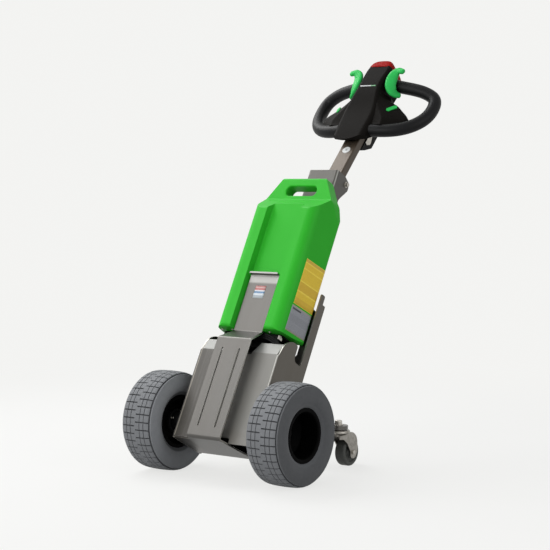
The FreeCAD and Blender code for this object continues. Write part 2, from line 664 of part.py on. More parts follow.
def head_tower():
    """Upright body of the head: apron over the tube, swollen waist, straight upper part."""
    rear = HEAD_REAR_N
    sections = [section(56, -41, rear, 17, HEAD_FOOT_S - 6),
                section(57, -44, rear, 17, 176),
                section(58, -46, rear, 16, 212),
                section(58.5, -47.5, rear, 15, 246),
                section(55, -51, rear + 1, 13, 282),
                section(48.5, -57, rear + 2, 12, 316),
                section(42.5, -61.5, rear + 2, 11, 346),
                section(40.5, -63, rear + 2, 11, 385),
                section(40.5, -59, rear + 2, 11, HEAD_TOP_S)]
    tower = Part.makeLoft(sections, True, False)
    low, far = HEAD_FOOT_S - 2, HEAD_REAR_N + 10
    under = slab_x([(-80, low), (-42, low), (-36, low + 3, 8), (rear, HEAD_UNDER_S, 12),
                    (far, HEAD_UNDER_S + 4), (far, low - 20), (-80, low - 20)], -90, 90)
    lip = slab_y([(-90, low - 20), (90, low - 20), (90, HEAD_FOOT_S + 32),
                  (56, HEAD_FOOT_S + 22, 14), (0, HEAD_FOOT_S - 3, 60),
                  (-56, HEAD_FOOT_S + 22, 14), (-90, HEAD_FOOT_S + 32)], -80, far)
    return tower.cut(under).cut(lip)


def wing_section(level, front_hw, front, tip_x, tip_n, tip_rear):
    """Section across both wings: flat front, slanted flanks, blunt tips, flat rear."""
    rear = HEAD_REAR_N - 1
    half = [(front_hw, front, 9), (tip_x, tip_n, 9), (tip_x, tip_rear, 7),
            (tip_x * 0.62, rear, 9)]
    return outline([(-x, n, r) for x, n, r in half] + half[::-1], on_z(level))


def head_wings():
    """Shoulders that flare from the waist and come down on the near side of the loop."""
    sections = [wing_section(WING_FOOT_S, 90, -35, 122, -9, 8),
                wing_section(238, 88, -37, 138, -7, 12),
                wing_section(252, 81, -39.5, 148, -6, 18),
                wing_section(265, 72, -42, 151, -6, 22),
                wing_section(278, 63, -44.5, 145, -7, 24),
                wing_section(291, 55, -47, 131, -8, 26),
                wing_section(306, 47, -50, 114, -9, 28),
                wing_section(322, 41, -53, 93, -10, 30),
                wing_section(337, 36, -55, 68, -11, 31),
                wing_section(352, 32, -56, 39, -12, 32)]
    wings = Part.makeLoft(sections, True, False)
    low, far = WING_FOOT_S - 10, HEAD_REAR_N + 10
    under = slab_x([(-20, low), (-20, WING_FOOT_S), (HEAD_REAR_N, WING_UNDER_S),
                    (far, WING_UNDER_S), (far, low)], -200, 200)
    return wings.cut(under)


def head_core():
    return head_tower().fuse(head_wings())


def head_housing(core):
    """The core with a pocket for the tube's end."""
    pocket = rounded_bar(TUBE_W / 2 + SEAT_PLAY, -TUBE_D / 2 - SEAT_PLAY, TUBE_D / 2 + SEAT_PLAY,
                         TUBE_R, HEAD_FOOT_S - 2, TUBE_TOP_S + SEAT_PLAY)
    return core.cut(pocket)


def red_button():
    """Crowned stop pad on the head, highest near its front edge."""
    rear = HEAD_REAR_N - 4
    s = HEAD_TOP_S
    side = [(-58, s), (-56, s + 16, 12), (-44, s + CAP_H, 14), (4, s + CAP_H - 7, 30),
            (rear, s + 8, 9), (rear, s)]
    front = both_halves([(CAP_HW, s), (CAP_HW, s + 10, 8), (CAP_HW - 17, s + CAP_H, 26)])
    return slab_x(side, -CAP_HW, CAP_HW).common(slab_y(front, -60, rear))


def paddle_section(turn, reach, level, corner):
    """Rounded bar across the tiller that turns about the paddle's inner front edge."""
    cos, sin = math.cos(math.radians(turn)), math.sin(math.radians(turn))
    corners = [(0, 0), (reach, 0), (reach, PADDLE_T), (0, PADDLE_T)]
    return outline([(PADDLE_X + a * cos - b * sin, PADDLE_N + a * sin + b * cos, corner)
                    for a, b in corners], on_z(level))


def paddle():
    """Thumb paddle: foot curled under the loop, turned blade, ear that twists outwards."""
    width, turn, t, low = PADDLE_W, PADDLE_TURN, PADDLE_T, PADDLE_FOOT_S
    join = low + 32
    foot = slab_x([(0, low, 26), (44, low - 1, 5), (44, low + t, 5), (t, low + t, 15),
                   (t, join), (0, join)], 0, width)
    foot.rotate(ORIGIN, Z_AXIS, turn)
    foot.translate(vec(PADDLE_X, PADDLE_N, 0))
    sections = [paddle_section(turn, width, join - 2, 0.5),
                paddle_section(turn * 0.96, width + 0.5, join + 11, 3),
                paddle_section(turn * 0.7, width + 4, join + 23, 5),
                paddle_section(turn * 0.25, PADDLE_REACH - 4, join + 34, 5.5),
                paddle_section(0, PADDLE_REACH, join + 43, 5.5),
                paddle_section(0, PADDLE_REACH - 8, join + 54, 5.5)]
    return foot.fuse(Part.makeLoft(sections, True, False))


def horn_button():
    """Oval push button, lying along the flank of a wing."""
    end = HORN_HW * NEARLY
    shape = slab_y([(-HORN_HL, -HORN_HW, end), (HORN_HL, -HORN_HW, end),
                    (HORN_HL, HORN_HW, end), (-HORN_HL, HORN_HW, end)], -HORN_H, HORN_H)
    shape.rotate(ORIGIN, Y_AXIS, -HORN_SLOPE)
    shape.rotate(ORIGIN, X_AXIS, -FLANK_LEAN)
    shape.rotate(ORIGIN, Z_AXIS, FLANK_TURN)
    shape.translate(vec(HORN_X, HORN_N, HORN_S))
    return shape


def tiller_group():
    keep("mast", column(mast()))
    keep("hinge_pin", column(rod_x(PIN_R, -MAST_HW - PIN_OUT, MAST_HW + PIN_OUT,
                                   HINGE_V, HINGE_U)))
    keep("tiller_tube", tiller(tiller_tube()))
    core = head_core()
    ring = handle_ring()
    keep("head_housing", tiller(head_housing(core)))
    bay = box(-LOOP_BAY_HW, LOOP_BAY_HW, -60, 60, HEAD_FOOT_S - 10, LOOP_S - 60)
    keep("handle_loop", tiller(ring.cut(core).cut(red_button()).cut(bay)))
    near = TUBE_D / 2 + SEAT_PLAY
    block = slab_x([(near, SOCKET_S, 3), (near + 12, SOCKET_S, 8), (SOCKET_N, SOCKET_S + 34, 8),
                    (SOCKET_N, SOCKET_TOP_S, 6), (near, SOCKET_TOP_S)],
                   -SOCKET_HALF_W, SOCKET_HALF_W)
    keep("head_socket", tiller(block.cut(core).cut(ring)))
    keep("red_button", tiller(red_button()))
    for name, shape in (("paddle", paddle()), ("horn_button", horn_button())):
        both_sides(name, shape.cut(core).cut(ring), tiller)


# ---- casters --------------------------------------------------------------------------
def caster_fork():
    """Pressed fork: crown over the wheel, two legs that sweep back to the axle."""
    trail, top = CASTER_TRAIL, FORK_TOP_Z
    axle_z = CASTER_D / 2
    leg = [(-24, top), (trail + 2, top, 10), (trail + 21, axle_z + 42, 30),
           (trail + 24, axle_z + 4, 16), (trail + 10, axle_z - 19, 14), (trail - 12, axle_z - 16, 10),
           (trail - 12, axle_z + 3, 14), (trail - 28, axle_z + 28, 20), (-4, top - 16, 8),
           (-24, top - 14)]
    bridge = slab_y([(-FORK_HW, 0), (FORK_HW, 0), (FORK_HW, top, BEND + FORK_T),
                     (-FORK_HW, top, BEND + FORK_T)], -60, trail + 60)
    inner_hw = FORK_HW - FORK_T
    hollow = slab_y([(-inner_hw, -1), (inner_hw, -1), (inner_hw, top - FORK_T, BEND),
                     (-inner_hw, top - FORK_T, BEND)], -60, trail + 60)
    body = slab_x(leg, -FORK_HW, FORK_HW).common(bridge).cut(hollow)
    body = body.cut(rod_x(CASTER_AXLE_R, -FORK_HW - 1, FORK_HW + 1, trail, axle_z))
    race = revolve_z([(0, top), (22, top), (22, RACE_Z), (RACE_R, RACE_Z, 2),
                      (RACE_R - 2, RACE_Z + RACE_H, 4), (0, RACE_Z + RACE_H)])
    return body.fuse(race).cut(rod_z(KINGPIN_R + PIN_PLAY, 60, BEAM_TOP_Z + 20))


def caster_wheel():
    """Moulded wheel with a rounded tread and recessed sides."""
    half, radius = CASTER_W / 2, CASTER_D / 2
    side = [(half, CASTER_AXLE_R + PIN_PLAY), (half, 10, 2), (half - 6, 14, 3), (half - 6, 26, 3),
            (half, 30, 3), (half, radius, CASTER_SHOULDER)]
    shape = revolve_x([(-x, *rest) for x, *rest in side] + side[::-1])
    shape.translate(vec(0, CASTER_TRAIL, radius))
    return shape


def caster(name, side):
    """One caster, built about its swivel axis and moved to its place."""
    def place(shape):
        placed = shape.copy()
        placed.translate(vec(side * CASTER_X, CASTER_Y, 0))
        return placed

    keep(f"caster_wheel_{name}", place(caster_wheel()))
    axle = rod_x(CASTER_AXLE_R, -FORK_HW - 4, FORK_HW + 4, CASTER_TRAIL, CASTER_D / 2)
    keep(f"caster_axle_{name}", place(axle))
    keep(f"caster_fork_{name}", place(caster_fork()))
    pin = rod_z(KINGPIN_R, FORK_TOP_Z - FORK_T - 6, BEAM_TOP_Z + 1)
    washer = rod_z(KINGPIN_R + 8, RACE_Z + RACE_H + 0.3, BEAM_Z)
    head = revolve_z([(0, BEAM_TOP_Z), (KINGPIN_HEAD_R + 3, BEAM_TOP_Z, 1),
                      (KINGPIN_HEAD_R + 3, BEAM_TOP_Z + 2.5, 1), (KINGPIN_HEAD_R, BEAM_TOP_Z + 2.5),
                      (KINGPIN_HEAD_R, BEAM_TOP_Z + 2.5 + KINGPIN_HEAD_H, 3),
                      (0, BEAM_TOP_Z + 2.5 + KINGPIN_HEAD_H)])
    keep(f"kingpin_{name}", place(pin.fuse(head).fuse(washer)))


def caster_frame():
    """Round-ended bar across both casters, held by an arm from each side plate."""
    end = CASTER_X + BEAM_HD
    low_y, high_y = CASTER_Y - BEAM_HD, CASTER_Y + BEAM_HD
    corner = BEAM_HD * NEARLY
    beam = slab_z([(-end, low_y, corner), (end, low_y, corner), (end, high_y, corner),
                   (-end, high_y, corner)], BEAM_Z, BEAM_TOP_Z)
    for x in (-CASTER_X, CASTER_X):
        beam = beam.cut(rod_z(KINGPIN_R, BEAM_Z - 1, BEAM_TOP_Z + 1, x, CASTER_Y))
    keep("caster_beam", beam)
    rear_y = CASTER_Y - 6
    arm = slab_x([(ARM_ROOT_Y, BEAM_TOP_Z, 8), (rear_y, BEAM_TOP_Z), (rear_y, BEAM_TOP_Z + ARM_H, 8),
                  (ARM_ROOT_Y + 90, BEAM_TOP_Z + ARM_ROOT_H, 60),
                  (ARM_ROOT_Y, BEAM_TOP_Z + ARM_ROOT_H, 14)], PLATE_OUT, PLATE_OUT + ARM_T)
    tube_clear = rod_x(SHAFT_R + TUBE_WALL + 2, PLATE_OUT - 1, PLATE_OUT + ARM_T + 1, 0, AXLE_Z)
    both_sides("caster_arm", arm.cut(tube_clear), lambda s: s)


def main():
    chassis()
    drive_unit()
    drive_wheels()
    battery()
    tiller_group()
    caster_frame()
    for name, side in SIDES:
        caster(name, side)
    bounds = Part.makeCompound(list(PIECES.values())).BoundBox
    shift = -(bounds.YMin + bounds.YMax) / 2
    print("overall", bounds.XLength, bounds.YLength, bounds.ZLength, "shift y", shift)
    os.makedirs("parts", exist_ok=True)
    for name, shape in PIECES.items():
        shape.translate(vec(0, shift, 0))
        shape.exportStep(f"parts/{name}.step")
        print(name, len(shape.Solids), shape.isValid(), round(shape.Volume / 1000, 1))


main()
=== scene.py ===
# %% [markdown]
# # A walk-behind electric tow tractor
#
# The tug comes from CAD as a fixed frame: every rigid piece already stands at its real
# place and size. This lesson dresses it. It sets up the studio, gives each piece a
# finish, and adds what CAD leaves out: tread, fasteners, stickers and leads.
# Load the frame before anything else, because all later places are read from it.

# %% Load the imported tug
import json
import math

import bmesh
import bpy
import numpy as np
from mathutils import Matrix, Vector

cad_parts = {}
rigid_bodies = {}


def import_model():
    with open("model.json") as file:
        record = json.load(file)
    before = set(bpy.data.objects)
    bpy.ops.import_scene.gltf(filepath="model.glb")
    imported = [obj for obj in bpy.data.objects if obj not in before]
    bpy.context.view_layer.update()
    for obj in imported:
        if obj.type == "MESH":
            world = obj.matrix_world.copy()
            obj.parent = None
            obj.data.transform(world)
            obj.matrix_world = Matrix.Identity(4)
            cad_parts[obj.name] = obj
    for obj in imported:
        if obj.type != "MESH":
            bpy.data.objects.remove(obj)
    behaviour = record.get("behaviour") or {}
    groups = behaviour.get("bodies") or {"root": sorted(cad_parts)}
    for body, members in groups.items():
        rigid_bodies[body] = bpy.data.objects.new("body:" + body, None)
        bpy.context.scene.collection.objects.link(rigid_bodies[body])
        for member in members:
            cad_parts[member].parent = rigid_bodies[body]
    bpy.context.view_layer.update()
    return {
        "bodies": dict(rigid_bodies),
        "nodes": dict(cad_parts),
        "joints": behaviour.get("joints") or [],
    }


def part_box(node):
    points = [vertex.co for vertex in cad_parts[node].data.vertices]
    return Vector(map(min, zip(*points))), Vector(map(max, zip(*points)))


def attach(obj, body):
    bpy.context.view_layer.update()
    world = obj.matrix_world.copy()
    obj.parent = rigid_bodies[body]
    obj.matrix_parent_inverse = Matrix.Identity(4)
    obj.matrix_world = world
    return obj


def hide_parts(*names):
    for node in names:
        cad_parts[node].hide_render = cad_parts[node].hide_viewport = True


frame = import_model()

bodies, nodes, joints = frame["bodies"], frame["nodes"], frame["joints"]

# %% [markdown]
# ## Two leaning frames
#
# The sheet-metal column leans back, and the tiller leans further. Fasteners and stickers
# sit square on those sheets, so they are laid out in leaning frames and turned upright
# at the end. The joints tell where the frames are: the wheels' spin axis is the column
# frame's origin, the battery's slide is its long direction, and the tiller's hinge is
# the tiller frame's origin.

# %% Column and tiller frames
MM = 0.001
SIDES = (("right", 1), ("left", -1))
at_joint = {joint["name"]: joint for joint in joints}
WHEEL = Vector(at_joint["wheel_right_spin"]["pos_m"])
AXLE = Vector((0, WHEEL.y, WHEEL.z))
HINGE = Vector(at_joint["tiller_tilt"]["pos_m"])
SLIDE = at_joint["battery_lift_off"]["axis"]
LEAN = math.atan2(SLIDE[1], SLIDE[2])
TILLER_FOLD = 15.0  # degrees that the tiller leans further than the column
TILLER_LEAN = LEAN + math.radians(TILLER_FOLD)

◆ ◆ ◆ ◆

*Work to complete*: Start with the line that holds "BEAM_TOP_Z), (rear_y, BEAM_TOP_Z" and finish with the line that holds "obj.data.transform(world)". Transcribe each line in between exactly, and those two as well.

*Full solution*:
    arm = slab_x([(ARM_ROOT_Y, BEAM_TOP_Z, 8), (rear_y, BEAM_TOP_Z), (rear_y, BEAM_TOP_Z + ARM_H, 8),
                  (ARM_ROOT_Y + 90, BEAM_TOP_Z + ARM_ROOT_H, 60),
                  (ARM_ROOT_Y, BEAM_TOP_Z + ARM_ROOT_H, 14)], PLATE_OUT, PLATE_OUT + ARM_T)
    tube_clear = rod_x(SHAFT_R + TUBE_WALL + 2, PLATE_OUT - 1, PLATE_OUT + ARM_T + 1, 0, AXLE_Z)
    both_sides("caster_arm", arm.cut(tube_clear), lambda s: s)


def main():
    chassis()
    drive_unit()
    drive_wheels()
    battery()
    tiller_group()
    caster_frame()
    for name, side in SIDES:
        caster(name, side)
    bounds = Part.makeCompound(list(PIECES.values())).BoundBox
    shift = -(bounds.YMin + bounds.YMax) / 2
    print("overall", bounds.XLength, bounds.YLength, bounds.ZLength, "shift y", shift)
    os.makedirs("parts", exist_ok=True)
    for name, shape in PIECES.items():
        shape.translate(vec(0, shift, 0))
        shape.exportStep(f"parts/{name}.step")
        print(name, len(shape.Solids), shape.isValid(), round(shape.Volume / 1000, 1))


main()
=== scene.py ===
# %% [markdown]
# # A walk-behind electric tow tractor
#
# The tug comes from CAD as a fixed frame: every rigid piece already stands at its real
# place and size. This lesson dresses it. It sets up the studio, gives each piece a
# finish, and adds what CAD leaves out: tread, fasteners, stickers and leads.
# Load the frame before anything else, because all later places are read from it.

# %% Load the imported tug
import json
import math

import bmesh
import bpy
import numpy as np
from mathutils import Matrix, Vector

cad_parts = {}
rigid_bodies = {}


def import_model():
    with open("model.json") as file:
        record = json.load(file)
    before = set(bpy.data.objects)
    bpy.ops.import_scene.gltf(filepath="model.glb")
    imported = [obj for obj in bpy.data.objects if obj not in before]
    bpy.context.view_layer.update()
    for obj in imported:
        if obj.type == "MESH":
            world = obj.matrix_world.copy()
            obj.parent = None
            obj.data.transform(world)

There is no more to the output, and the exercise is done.